5. Totally Juiced, by Tom Verducci, June 3, 2002

The story that kicked off an era in sports: SI documented how the use of steroids and other performance enhancers had become rampant in baseball.

1. Mark Fidrych, by Steve Rushin, July 2, 2001

Twenty-five years after The Bird was the word in baseball, Rushin traveled to Northboro, Mass. to catch up with Fidrych on his small family farm. An exquisite piece of writing about one of the sport's memorable comets.

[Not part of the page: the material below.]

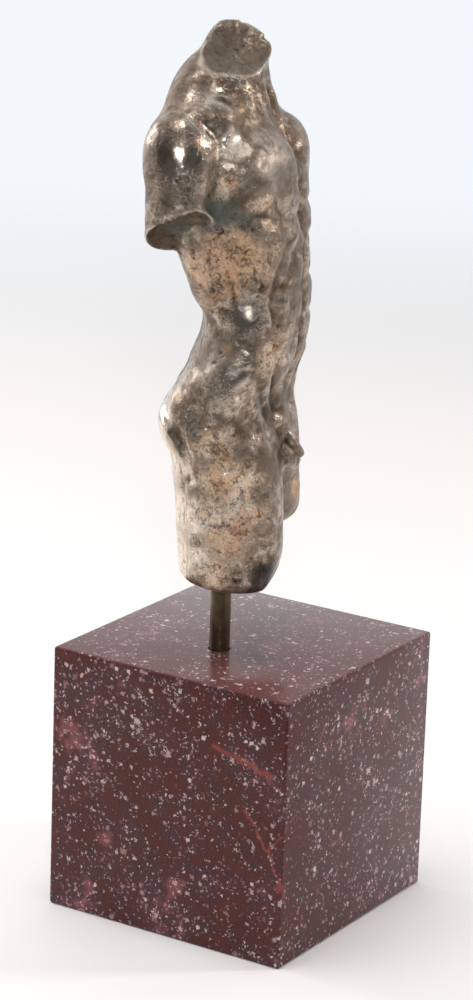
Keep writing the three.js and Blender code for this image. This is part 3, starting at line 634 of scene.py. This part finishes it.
def copyOfNode(node, name):
    source = bpy.data.objects[node]
    piece = source.copy()
    piece.data = source.data.copy()
    piece.name = name
    piece.data.name = name
    bpy.context.collection.objects.link(piece)
    selectOnly(piece)
    bpy.ops.object.mode_set(mode="EDIT")
    bpy.ops.mesh.select_all(action="SELECT")
    bpy.ops.mesh.remove_doubles(threshold=0.000002)
    bpy.ops.object.mode_set(mode="OBJECT")
    return piece


def meshPoints(mesh):
    points = np.empty(len(mesh.vertices) * 3)
    mesh.vertices.foreach_get("co", points)
    return points.reshape(-1, 3)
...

2. The Ripples From Little Lake Nellie,by Gary Smith, July 12, 1993

Heartbreaking to read, even as you marvel at Smith's storytelling and reporting. The writer examined the boating deaths of Indian pitchers Tim Crews and Steve Olin and the grief that washed over the families. "The children were playing Marco Polo off the dock where the two ballplayers died," Smith wrote. "Their mother was sitting with her knees pulled up to her chest beneath a large pink umbrella on the end of the pier. She gazed across the soft green hills that cup Little Lake Nellie, across the cypress and orange trees and the reeds.

"Marco!"

"Polo!"

"Marco!"

"Polo!"

Everything was fine as long as her neighbor kept talking and her rottweiler kept snorting and churning those crazy zigzags in the water."

3. The High Price of Hard Living, by Tom Verducci, Feb. 27, 1995

Verducci at the top of his game. A marvelous piece of journalism about the reckless years of former Mets stars Dwight Gooden and Darryl Strawberry, and how their battles with drugs, alcohol and the law cost them their baseball prime.

4. Tom Terrific And His Mystic Talent,by Pat Jordan, July 24, 1972

"Although he is not conscious of it, Seaver shows his disdain for men who he feels have not fulfilled their potential," writes Jordan, in a perfect meeting of writer and subject.

5. Nasty Stuff, by Tom Verducci, March 29, 1999

This remarkable piece holds a special place for me because I served as the reporter on the story. Kevin Brown wasn't known as a reporter-friendly athlete but Verducci got to the center of what made Brown tick: his native McIntyre, Ga., a town of 552 smack in the center of the state, the middle of nowhere.